REQUIREMENTS –
Return the listing word for word, as given.

COLLECTED MATERIAL –
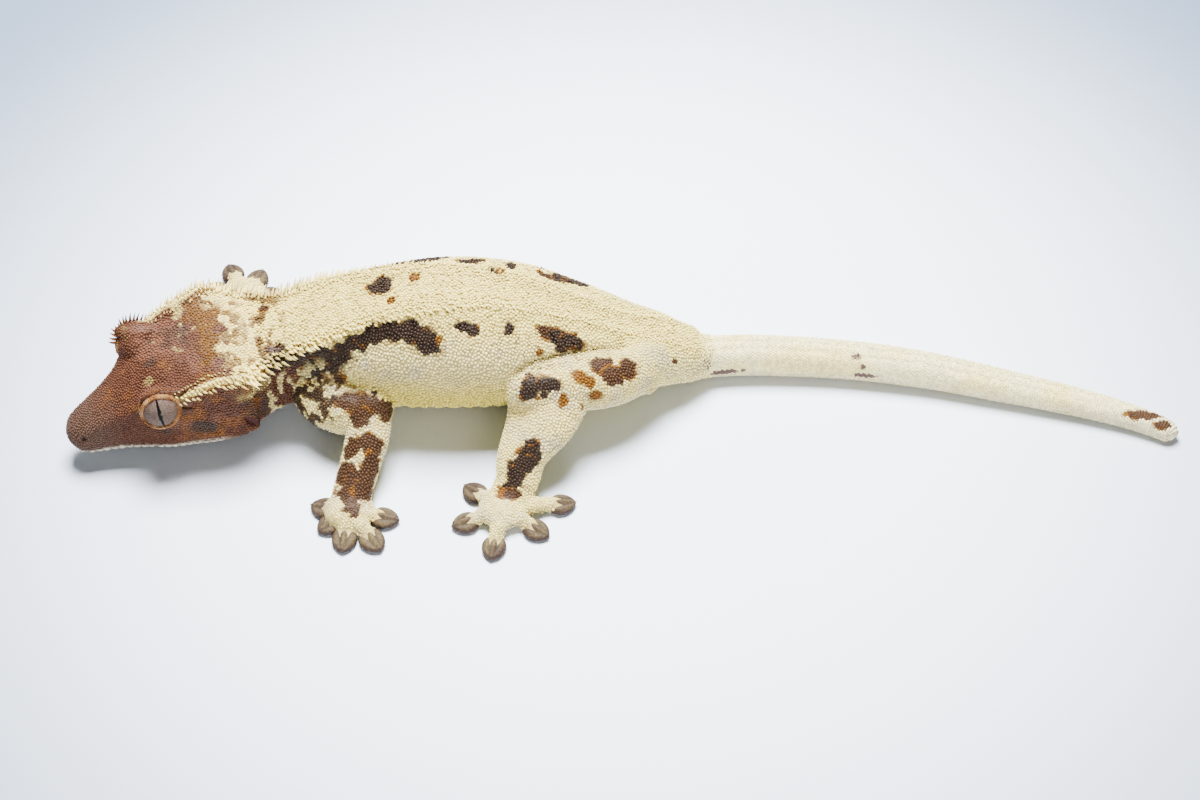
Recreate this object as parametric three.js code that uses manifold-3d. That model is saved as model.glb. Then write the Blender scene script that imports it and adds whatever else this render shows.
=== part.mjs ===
// A life-size crested gecko standing on the floor, as a still model in separate solid parts.
// Units are millimetres, +Z is up and the floor is z = 0. The head points to -X and the tail to +X.
// The animal's left side faces -Y. The origin is under the middle of the whole animal, on the floor.

import * as THREE from "three";
import { mergeVertices } from "three/addons/utils/BufferGeometryUtils.js";
import Module from "manifold-3d";

const wasm = await Module();
wasm.setup();

// Driving sizes.
const GAP = 0.3; // between parts that touch
const HEAD_LENGTH = 34; // snout tip to the back of the skull
const HEAD_YAW = 24; // degrees that the head turns to the animal's left
const HEAD_ROLL = 9; // degrees that the head leans to the left
const SNOUT_TIP = [-96.8, -13.5]; // x and y of the tip of the snout
const EYE_RADIUS = 3.7;
const EYE_BACK = 16.8; // eye centre behind the snout tip
const EYE_SIDE = 6.9; // eye centre beside the middle of the head
const EYE_HEIGHT = 14.7; // eye centre above the floor
const JAW_CORNER = 27.5; // corner of the mouth behind the snout tip
const EAR_BACK = 31.5;
const SPINE_SEED = 7;

const degrees = (angle) => (angle * Math.PI) / 180;
const headLean = Math.tan(degrees(HEAD_ROLL));
const headForward = [-Math.cos(degrees(HEAD_YAW)), -Math.sin(degrees(HEAD_YAW))];

// A point of the head: back from the snout tip, to the animal's left, and up from the floor.
function inHead(back, left, up) {
  const [fx, fy] = headForward;
  return new THREE.Vector3(
    SNOUT_TIP[0] - fx * back - fy * left,
    SNOUT_TIP[1] - fy * back + fx * left,
    up - headLean * left,
  );
}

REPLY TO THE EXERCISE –
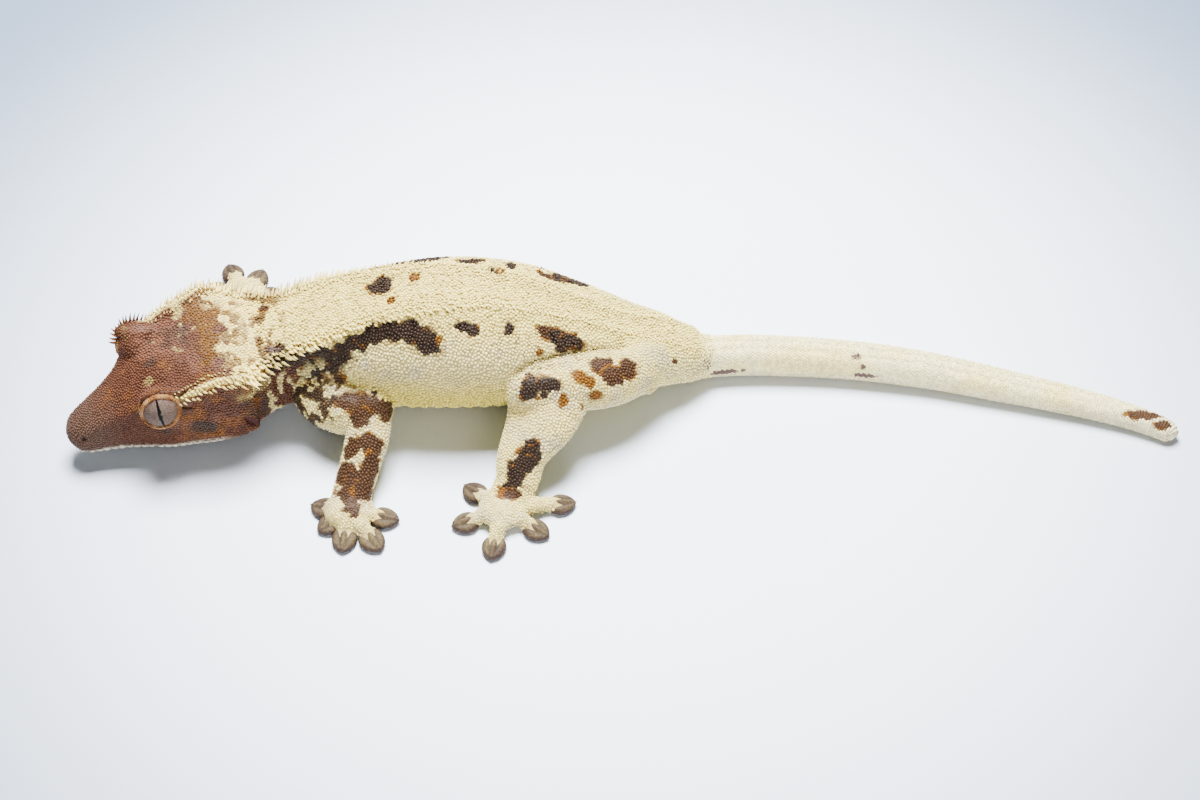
Recreate this object as parametric three.js code that uses manifold-3d. That model is saved as model.glb. Then write the Blender scene script that imports it and adds whatever else this render shows.
=== part.mjs ===
// A life-size crested gecko standing on the floor, as a still model in separate solid parts.
// Units are millimetres, +Z is up and the floor is z = 0. The head points to -X and the tail to +X.
// The animal's left side faces -Y. The origin is under the middle of the whole animal, on the floor.

import * as THREE from "three";
import { mergeVertices } from "three/addons/utils/BufferGeometryUtils.js";
import Module from "manifold-3d";

const wasm = await Module();
wasm.setup();

// Driving sizes.
const GAP = 0.3; // between parts that touch
const HEAD_LENGTH = 34; // snout tip to the back of the skull
const HEAD_YAW = 24; // degrees that the head turns to the animal's left
const HEAD_ROLL = 9; // degrees that the head leans to the left
const SNOUT_TIP = [-96.8, -13.5]; // x and y of the tip of the snout
const EYE_RADIUS = 3.7;
const EYE_BACK = 16.8; // eye centre behind the snout tip
const EYE_SIDE = 6.9; // eye centre beside the middle of the head
const EYE_HEIGHT = 14.7; // eye centre above the floor
const JAW_CORNER = 27.5; // corner of the mouth behind the snout tip
const EAR_BACK = 31.5;
const SPINE_SEED = 7;

const degrees = (angle) => (angle * Math.PI) / 180;
const headLean = Math.tan(degrees(HEAD_ROLL));
const headForward = [-Math.cos(degrees(HEAD_YAW)), -Math.sin(degrees(HEAD_YAW))];

// A point of the head: back from the snout tip, to the animal's left, and up from the floor.
function inHead(back, left, up) {
  const [fx, fy] = headForward;
  return new THREE.Vector3(
    SNOUT_TIP[0] - fx * back - fy * left,
    SNOUT_TIP[1] - fy * back + fx * left,
    up - headLean * left,
  );
}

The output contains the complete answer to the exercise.